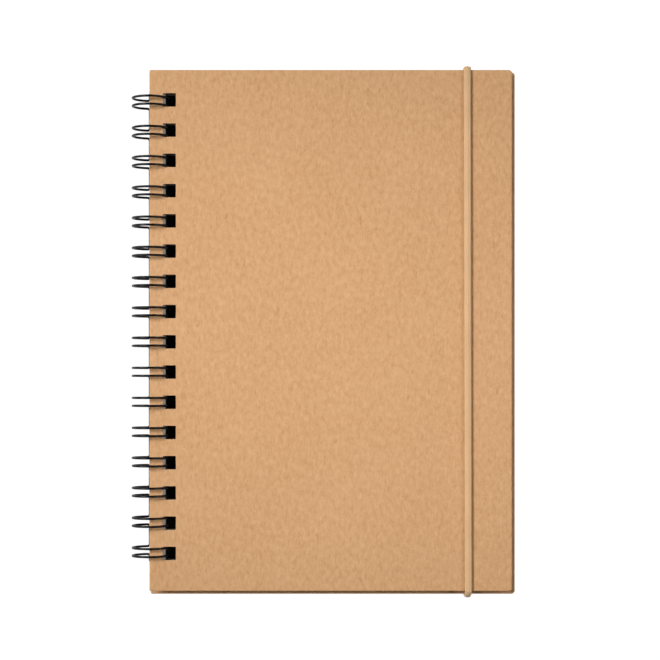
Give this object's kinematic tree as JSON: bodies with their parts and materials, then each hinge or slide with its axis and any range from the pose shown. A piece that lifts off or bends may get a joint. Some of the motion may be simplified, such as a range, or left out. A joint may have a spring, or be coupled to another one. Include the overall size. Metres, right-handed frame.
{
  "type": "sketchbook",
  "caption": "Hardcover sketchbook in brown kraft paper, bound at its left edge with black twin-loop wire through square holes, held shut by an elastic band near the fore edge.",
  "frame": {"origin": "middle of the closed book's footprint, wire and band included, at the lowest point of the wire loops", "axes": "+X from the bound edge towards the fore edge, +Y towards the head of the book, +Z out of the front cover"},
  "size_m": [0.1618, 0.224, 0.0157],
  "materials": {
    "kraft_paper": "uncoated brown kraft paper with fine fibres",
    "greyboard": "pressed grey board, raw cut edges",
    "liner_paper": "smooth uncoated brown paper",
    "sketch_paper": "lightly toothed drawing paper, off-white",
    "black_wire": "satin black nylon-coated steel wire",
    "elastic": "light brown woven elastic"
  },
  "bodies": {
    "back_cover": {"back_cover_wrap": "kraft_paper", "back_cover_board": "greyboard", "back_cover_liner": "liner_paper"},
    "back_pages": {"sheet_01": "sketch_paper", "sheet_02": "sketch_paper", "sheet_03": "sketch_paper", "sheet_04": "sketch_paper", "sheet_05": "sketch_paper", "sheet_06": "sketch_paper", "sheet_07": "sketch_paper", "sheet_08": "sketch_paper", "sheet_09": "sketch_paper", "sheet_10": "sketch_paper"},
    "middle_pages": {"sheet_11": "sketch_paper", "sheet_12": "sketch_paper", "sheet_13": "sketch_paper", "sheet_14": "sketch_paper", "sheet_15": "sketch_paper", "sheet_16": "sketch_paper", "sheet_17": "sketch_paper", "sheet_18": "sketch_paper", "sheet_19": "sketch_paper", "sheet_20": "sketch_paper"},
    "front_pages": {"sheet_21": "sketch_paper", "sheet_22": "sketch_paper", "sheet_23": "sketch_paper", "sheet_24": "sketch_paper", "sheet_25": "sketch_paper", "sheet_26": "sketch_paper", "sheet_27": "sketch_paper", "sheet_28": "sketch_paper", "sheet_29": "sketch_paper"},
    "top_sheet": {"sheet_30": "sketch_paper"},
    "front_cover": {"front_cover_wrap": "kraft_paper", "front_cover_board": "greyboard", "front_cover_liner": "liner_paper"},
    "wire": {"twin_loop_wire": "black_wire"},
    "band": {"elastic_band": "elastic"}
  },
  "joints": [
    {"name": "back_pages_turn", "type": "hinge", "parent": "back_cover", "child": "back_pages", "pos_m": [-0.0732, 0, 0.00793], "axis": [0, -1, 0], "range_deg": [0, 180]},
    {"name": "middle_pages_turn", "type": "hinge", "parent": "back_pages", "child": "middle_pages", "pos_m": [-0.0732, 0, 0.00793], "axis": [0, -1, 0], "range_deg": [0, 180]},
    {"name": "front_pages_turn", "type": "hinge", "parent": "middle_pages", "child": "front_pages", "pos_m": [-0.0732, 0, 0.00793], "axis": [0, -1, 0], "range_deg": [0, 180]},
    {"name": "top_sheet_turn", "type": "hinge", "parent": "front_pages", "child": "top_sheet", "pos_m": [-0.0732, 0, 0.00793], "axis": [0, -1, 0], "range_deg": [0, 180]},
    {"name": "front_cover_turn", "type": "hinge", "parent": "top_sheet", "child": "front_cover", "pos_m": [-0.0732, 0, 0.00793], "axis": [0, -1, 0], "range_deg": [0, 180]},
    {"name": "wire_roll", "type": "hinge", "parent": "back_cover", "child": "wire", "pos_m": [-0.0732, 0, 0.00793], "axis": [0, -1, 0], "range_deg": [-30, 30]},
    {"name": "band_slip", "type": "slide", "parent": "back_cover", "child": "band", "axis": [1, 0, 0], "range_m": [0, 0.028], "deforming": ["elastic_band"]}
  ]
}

.....

**PROBLEM DESCRIPTION**
Extract the listing in its entirety and repeat it exactly.

**RESPONSE TO THE EXERCISE**
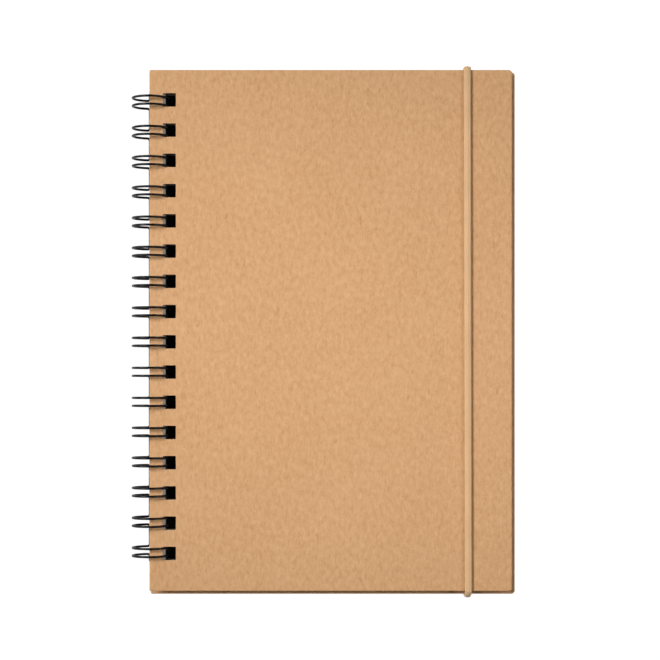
Give this object's kinematic tree as JSON: bodies with their parts and materials, then each hinge or slide with its axis and any range from the pose shown. A piece that lifts off or bends may get a joint. Some of the motion may be simplified, such as a range, or left out. A joint may have a spring, or be coupled to another one. Include the overall size. Metres, right-handed frame.
{
  "type": "sketchbook",
  "caption": "Hardcover sketchbook in brown kraft paper, bound at its left edge with black twin-loop wire through square holes, held shut by an elastic band near the fore edge.",
  "frame": {"origin": "middle of the closed book's footprint, wire and band included, at the lowest point of the wire loops", "axes": "+X from the bound edge towards the fore edge, +Y towards the head of the book, +Z out of the front cover"},
  "size_m": [0.1618, 0.224, 0.0157],
  "materials": {
    "kraft_paper": "uncoated brown kraft paper with fine fibres",
    "greyboard": "pressed grey board, raw cut edges",
    "liner_paper": "smooth uncoated brown paper",
    "sketch_paper": "lightly toothed drawing paper, off-white",
    "black_wire": "satin black nylon-coated steel wire",
    "elastic": "light brown woven elastic"
  },
  "bodies": {
    "back_cover": {"back_cover_wrap": "kraft_paper", "back_cover_board": "greyboard", "back_cover_liner": "liner_paper"},
    "back_pages": {"sheet_01": "sketch_paper", "sheet_02": "sketch_paper", "sheet_03": "sketch_paper", "sheet_04": "sketch_paper", "sheet_05": "sketch_paper", "sheet_06": "sketch_paper", "sheet_07": "sketch_paper", "sheet_08": "sketch_paper", "sheet_09": "sketch_paper", "sheet_10": "sketch_paper"},
    "middle_pages": {"sheet_11": "sketch_paper", "sheet_12": "sketch_paper", "sheet_13": "sketch_paper", "sheet_14": "sketch_paper", "sheet_15": "sketch_paper", "sheet_16": "sketch_paper", "sheet_17": "sketch_paper", "sheet_18": "sketch_paper", "sheet_19": "sketch_paper", "sheet_20": "sketch_paper"},
    "front_pages": {"sheet_21": "sketch_paper", "sheet_22": "sketch_paper", "sheet_23": "sketch_paper", "sheet_24": "sketch_paper", "sheet_25": "sketch_paper", "sheet_26": "sketch_paper", "sheet_27": "sketch_paper", "sheet_28": "sketch_paper", "sheet_29": "sketch_paper"},
    "top_sheet": {"sheet_30": "sketch_paper"},
    "front_cover": {"front_cover_wrap": "kraft_paper", "front_cover_board": "greyboard", "front_cover_liner": "liner_paper"},
    "wire": {"twin_loop_wire": "black_wire"},
    "band": {"elastic_band": "elastic"}
  },
  "joints": [
    {"name": "back_pages_turn", "type": "hinge", "parent": "back_cover", "child": "back_pages", "pos_m": [-0.0732, 0, 0.00793], "axis": [0, -1, 0], "range_deg": [0, 180]},
    {"name": "middle_pages_turn", "type": "hinge", "parent": "back_pages", "child": "middle_pages", "pos_m": [-0.0732, 0, 0.00793], "axis": [0, -1, 0], "range_deg": [0, 180]},
    {"name": "front_pages_turn", "type": "hinge", "parent": "middle_pages", "child": "front_pages", "pos_m": [-0.0732, 0, 0.00793], "axis": [0, -1, 0], "range_deg": [0, 180]},
    {"name": "top_sheet_turn", "type": "hinge", "parent": "front_pages", "child": "top_sheet", "pos_m": [-0.0732, 0, 0.00793], "axis": [0, -1, 0], "range_deg": [0, 180]},
    {"name": "front_cover_turn", "type": "hinge", "parent": "top_sheet", "child": "front_cover", "pos_m": [-0.0732, 0, 0.00793], "axis": [0, -1, 0], "range_deg": [0, 180]},
    {"name": "wire_roll", "type": "hinge", "parent": "back_cover", "child": "wire", "pos_m": [-0.0732, 0, 0.00793], "axis": [0, -1, 0], "range_deg": [-30, 30]},
    {"name": "band_slip", "type": "slide", "parent": "back_cover", "child": "band", "axis": [1, 0, 0], "range_m": [0, 0.028], "deforming": ["elastic_band"]}
  ]
}